#### GOAL OF THE EXERCISE
Repeat the whole listing below, word for word.

::::

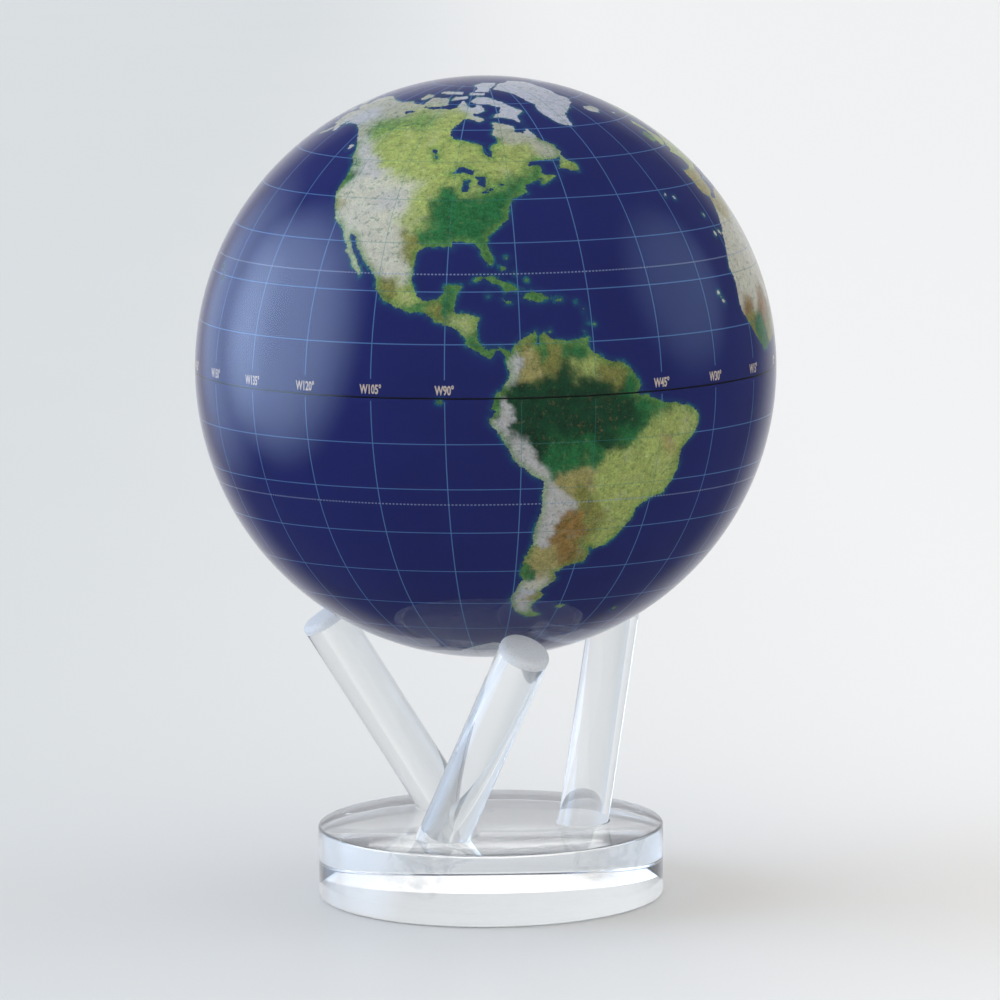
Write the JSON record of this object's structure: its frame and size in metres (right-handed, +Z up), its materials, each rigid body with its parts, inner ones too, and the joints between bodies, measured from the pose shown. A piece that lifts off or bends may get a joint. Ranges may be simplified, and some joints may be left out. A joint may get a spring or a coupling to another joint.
{
  "type": "desktop globe on stand",
  "caption": "Clear liquid-filled ball with a printed world globe turning inside by light power, resting loose on leaning clear rods set in a round clear base.",
  "frame": {"origin": "centre of the base's underside, on the table", "axes": "+Z up through the centres of the base and the ball; +X to the right and -Y towards a viewer who sees the Americas"},
  "size_m": [0.1142, 0.1142, 0.1622],
  "materials": {
    "clear_acrylic": "polished",
    "clear_fluid": "gloss",
    "plug_plastic": "satin",
    "map_print": "satin",
    "dark_plastic": "matte",
    "pale_plastic": "matte",
    "ballast_iron": "matte",
    "bright_steel": "satin",
    "yoke_brass": "satin",
    "copper_wire": "satin",
    "solar_cell": "gloss",
    "board_green": "satin",
    "chip_black": "matte",
    "capacitor_sleeve": "satin",
    "magnet_coat": "satin",
    "jewel": "polished",
    "lead_red": "satin",
    "lead_black": "satin"
  },
  "bodies": {
    "stand": {"stand_base": "clear_acrylic", "stand_rod_1": "clear_acrylic", "stand_rod_2": "clear_acrylic", "stand_rod_3": "clear_acrylic"},
    "ball": {"outer_shell_upper": "clear_acrylic", "outer_shell_lower": "clear_acrylic", "fill_plug": "plug_plastic", "float_fluid": "clear_fluid"},
    "inner_globe": {"map_shell_north": "map_print", "map_shell_south": "map_print", "equator_joint_ring": "dark_plastic", "ballast_weight": "ballast_iron", "drive_deck": "dark_plastic", "deck_screw_1": "bright_steel", "deck_screw_2": "bright_steel", "deck_screw_3": "bright_steel", "cell_frame": "dark_plastic", "solar_cell_1": "solar_cell", "solar_cell_2": "solar_cell", "solar_cell_3": "solar_cell", "solar_cell_4": "solar_cell", "solar_cell_5": "solar_cell", "solar_cell_6": "solar_cell", "solar_cell_top": "solar_cell", "control_board": "board_green", "storage_capacitor": "capacitor_sleeve", "driver_chip": "chip_black", "field_sensor": "chip_black", "cell_lead_positive": "lead_red", "cell_lead_negative": "lead_black", "coil_bobbin_1": "pale_plastic", "drive_coil_1": "copper_wire", "coil_bobbin_2": "pale_plastic", "drive_coil_2": "copper_wire", "coil_bobbin_3": "pale_plastic", "drive_coil_3": "copper_wire", "bearing_cup_upper": "jewel", "bearing_cup_lower": "jewel", "rotor_yoke": "yoke_brass"},
    "compass_rotor": {"rotor_shaft": "bright_steel", "magnet_carrier": "dark_plastic", "compass_magnet_1": "magnet_coat", "compass_magnet_2": "magnet_coat"}
  },
  "joints": [
    {"name": "lift_off", "type": "slide", "parent": "stand", "child": "ball", "axis": [0, 0, 1], "range_m": [0, 0.06]},
    {"name": "globe_spin", "type": "hinge", "parent": "ball", "child": "inner_globe", "pos_m": [0, 0, 0.1051], "axis": [0, 0, 1], "continuous": true},
    {"name": "compass_turn", "type": "hinge", "parent": "inner_globe", "child": "compass_rotor", "pos_m": [0, 0, 0.1051], "axis": [0, 0, 1], "continuous": true}
  ],
  "couplings": [
    {"joint": "compass_turn", "follows": "globe_spin", "ratio": -1}
  ]
}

::::

#### OUTPUT OF THE EXERCISE
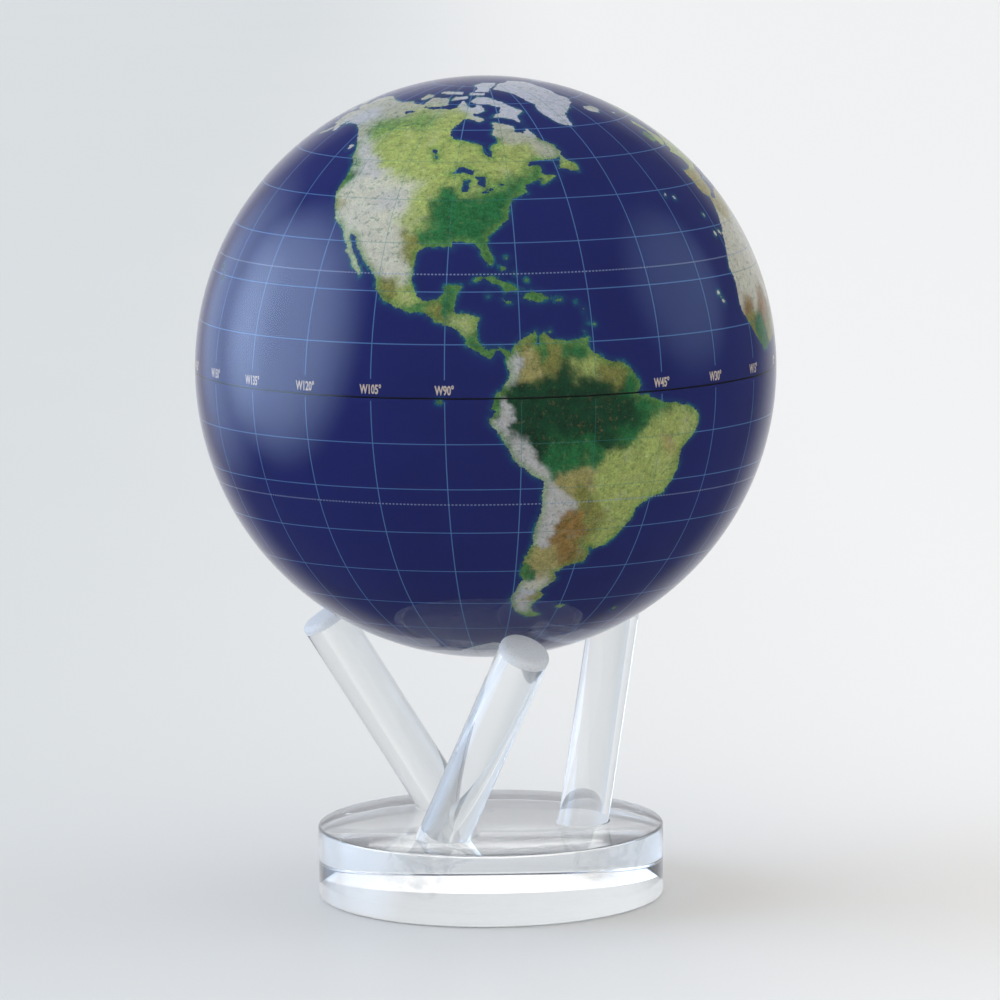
Write the JSON record of this object's structure: its frame and size in metres (right-handed, +Z up), its materials, each rigid body with its parts, inner ones too, and the joints between bodies, measured from the pose shown. A piece that lifts off or bends may get a joint. Ranges may be simplified, and some joints may be left out. A joint may get a spring or a coupling to another joint.
{
  "type": "desktop globe on stand",
  "caption": "Clear liquid-filled ball with a printed world globe turning inside by light power, resting loose on leaning clear rods set in a round clear base.",
  "frame": {"origin": "centre of the base's underside, on the table", "axes": "+Z up through the centres of the base and the ball; +X to the right and -Y towards a viewer who sees the Americas"},
  "size_m": [0.1142, 0.1142, 0.1622],
  "materials": {
    "clear_acrylic": "polished",
    "clear_fluid": "gloss",
    "plug_plastic": "satin",
    "map_print": "satin",
    "dark_plastic": "matte",
    "pale_plastic": "matte",
    "ballast_iron": "matte",
    "bright_steel": "satin",
    "yoke_brass": "satin",
    "copper_wire": "satin",
    "solar_cell": "gloss",
    "board_green": "satin",
    "chip_black": "matte",
    "capacitor_sleeve": "satin",
    "magnet_coat": "satin",
    "jewel": "polished",
    "lead_red": "satin",
    "lead_black": "satin"
  },
  "bodies": {
    "stand": {"stand_base": "clear_acrylic", "stand_rod_1": "clear_acrylic", "stand_rod_2": "clear_acrylic", "stand_rod_3": "clear_acrylic"},
    "ball": {"outer_shell_upper": "clear_acrylic", "outer_shell_lower": "clear_acrylic", "fill_plug": "plug_plastic", "float_fluid": "clear_fluid"},
    "inner_globe": {"map_shell_north": "map_print", "map_shell_south": "map_print", "equator_joint_ring": "dark_plastic", "ballast_weight": "ballast_iron", "drive_deck": "dark_plastic", "deck_screw_1": "bright_steel", "deck_screw_2": "bright_steel", "deck_screw_3": "bright_steel", "cell_frame": "dark_plastic", "solar_cell_1": "solar_cell", "solar_cell_2": "solar_cell", "solar_cell_3": "solar_cell", "solar_cell_4": "solar_cell", "solar_cell_5": "solar_cell", "solar_cell_6": "solar_cell", "solar_cell_top": "solar_cell", "control_board": "board_green", "storage_capacitor": "capacitor_sleeve", "driver_chip": "chip_black", "field_sensor": "chip_black", "cell_lead_positive": "lead_red", "cell_lead_negative": "lead_black", "coil_bobbin_1": "pale_plastic", "drive_coil_1": "copper_wire", "coil_bobbin_2": "pale_plastic", "drive_coil_2": "copper_wire", "coil_bobbin_3": "pale_plastic", "drive_coil_3": "copper_wire", "bearing_cup_upper": "jewel", "bearing_cup_lower": "jewel", "rotor_yoke": "yoke_brass"},
    "compass_rotor": {"rotor_shaft": "bright_steel", "magnet_carrier": "dark_plastic", "compass_magnet_1": "magnet_coat", "compass_magnet_2": "magnet_coat"}
  },
  "joints": [
    {"name": "lift_off", "type": "slide", "parent": "stand", "child": "ball", "axis": [0, 0, 1], "range_m": [0, 0.06]},
    {"name": "globe_spin", "type": "hinge", "parent": "ball", "child": "inner_globe", "pos_m": [0, 0, 0.1051], "axis": [0, 0, 1], "continuous": true},
    {"name": "compass_turn", "type": "hinge", "parent": "inner_globe", "child": "compass_rotor", "pos_m": [0, 0, 0.1051], "axis": [0, 0, 1], "continuous": true}
  ],
  "couplings": [
    {"joint": "compass_turn", "follows": "globe_spin", "ratio": -1}
  ]
}